There is also a hybrid level called inline-block. As the name suggests, these are a “best of both worlds” element that can be laid in a row, but also behave like blocks with explicit height and width. A good example of this is buttons on a navigation bar.

The CSS Box Model

The model that is used to describe these boxes and their atomic units is called The CSS Box model and is pictured below.

CSS Box Model Diagram

There are several models that dictate how the above is translated into a real element, but by default it is based on the content box or the dark red rectangle at the center.

When you explicitly set a width or a height on an element, it’s not unreasonable at all to assume that this will end up being the final width and height of your element, right? In actuality, what happens is just the content box is set to that height and width.

After the fact, then the border size, margin size, and padding size are all added to the size you set; resulting in an element that can be quite different from what you imagined.

Consider the following CSS:

.element {
  width: 100px;
  margin: 15px;
  padding: 15px;
  border: 2px solid #000;

I suspect the average beginner would expect a box that is 100px wide, of which 15px is margin, 15px is padding, and 2px is border. In actuality, the box is 164 pixels.

 15px +  // Left Margin
  2px +  // Left Border
 15px +  // Left Padding
100px +  // Content Box
 15px +  // Right Padding
  2px +  // Right Border
 15px    // Right Margin

Aside: Inline level elements

As a reminder, height and width is ignored by inline level elements. All other behavior described above is the same for both.

Box Sizing - Border-Box

There is an alternative setting that is worth considering as a default for your projects. It is, in my opinion, a much more coherent choice because it matches the mental model that people would naturally expect.

A height or width you set is applied to the border-box instead of the content box. he trade off is that since your element won’t grow, extra space is removed from the content box instead. A mistake here can lead to insufficient space for your content and strange wrapping or alignment issues.

You must also be mindful of your margin. Even though it’s outside of the visible portion of your element, it is still part of the total size and effects your elements placement inside its parent container.

To re-visit our previous example, with box sizing of border box, our element would now be 100 pixels wide as we have designated (without margin), but the content box will now only be 66 pixels wide. You can see a real example and experiment using this CodePen.

Border-Box as a Default

If border-box sizing sounds like the behavior you are used to but you haven’t made the change yourself, it may be because of your CSS framework of choice. A lot of developers agree that border-box tends to be a more sane default for sizing and frameworks such as Bootstrap often set the box-sizing for all elements. Normalize.CSS has this same behavior as well.

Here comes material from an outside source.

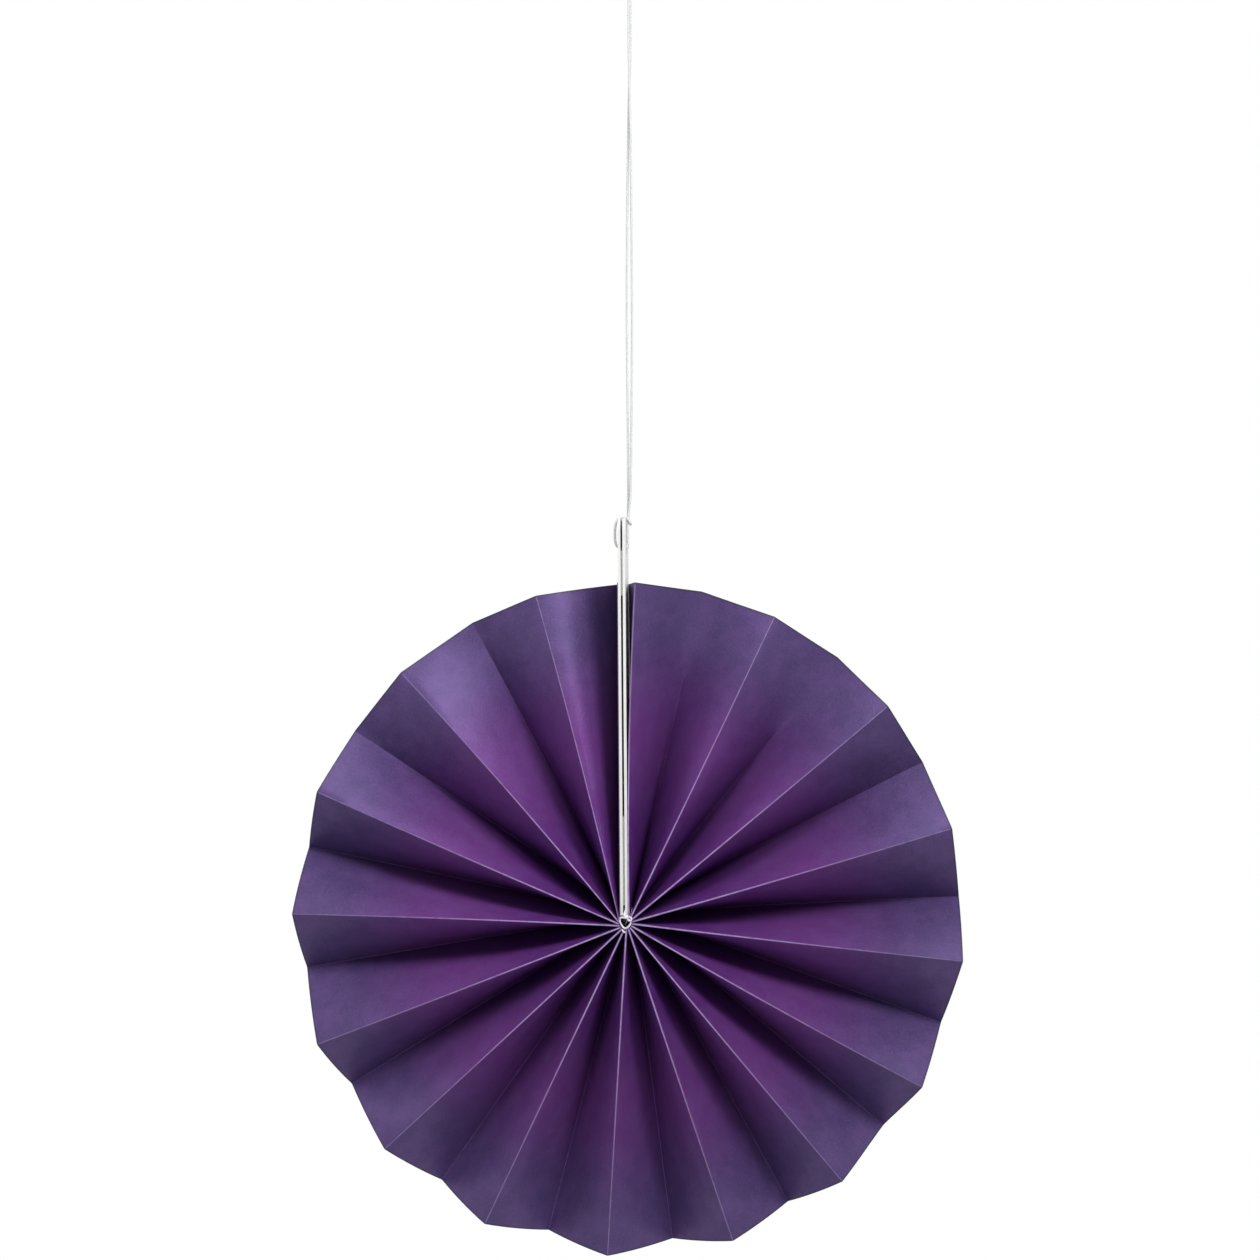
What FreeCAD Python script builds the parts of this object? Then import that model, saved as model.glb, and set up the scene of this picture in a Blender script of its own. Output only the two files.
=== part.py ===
import FreeCAD, Part
import math
import os

V = FreeCAD.Vector

# Hanging paper fan rosette, in millimetres.
# The origin is where a hook bears under the top of the string loop, +Z is up and the front faces -Y.
# Angles of folds are degrees clockwise from twelve o'clock, as seen from the front.

# Paper strip
rosette_radius = 100.0
panel_width = 25.0
paper_t = 0.25
inner_radius = 2.0
card_gap = 0.02
# Least front-to-back depth that a pulled-open pleat keeps
flattest_pleat = 3.0
# The rim's centre, side and up from the point where the thread gathers the pleats
rim_shift = V(0.3, 0, 0.3)

# Where each fold meets the rim: the pleats are opened by hand, so they are uneven
ridge_angles = [
    1.5, 26.0, 50.6, 74.2, 96.8, 119.3, 140.4, 161.7,
    183.3, 205.0, 226.4, 247.8, 270.7, 292.1, 317.0, 344.1,
]
valley_angles = [
    12.8, 39.0, 62.5, 86.9, 109.1, 129.6, 151.1, 172.4,
    194.2, 214.9, 238.1, 260.1, 281.3, 303.6, 331.8, 356.3,
]
# Sideways bow of a ridge at half its length, clockwise positive
ridge_bows = {119.3: 0.3, 270.7: 0.5, 317.0: 1.2, 344.1: 0.8}

# End cards and the tape between them
card_t = 0.8
tape_t = 0.6
tab_reach = 19.5
tab_corner_r = 4.0
card_foot = 2.1
# The cards lean a little to the left, and their middle passes beside the gathered centre
seam_shift = -0.35
seam_lean = 0.43
hole_d = 4.5
hole_below_top = 10.0
tape_margin = 0.8
tape_outer_below_rim = 3.6
tape_outer_above_rim = tab_reach / 2
tape_inner_from = 5.0
tape_inner_to = 31.0

# Thread ring at the centre
thread_d = 0.55
thread_ring_r = 1.68
thread_knot_d = 1.5
thread_tail = 1.9

# Hanging string
string_d = 0.75
cord_fullness = 1.04
string_gap = 0.04
disc_drop = 300.0
disc_side = -0.75
knot_drop = 19.0
knot_d = 3.0
knot_h = 2.8

fold_count = len(ridge_angles) + len(valley_angles)
fold_angles = sorted(ridge_angles + valley_angles)
half_seam = tape_t / 2 + card_t
disc_centre = V(disc_side, 0, -disc_drop)
card_top = rosette_radius + tab_reach
hole_z = card_top - hole_below_top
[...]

When in doubt, you can always inspect the element with your browser’s developer tools. This will allow you to see the browser generated box model for that particular element and see precisely how the browser decided to size it.


CSS is very simple syntactically, but it carries a lot of nuance and gotchas in its application. There are element levels such as inline-flex or positioning options such as fixed positioning that will change the rules slightly. You should still now feel comfortable knowing how 99% of your elements will be sized before you even get to the refresh button to check your latest code.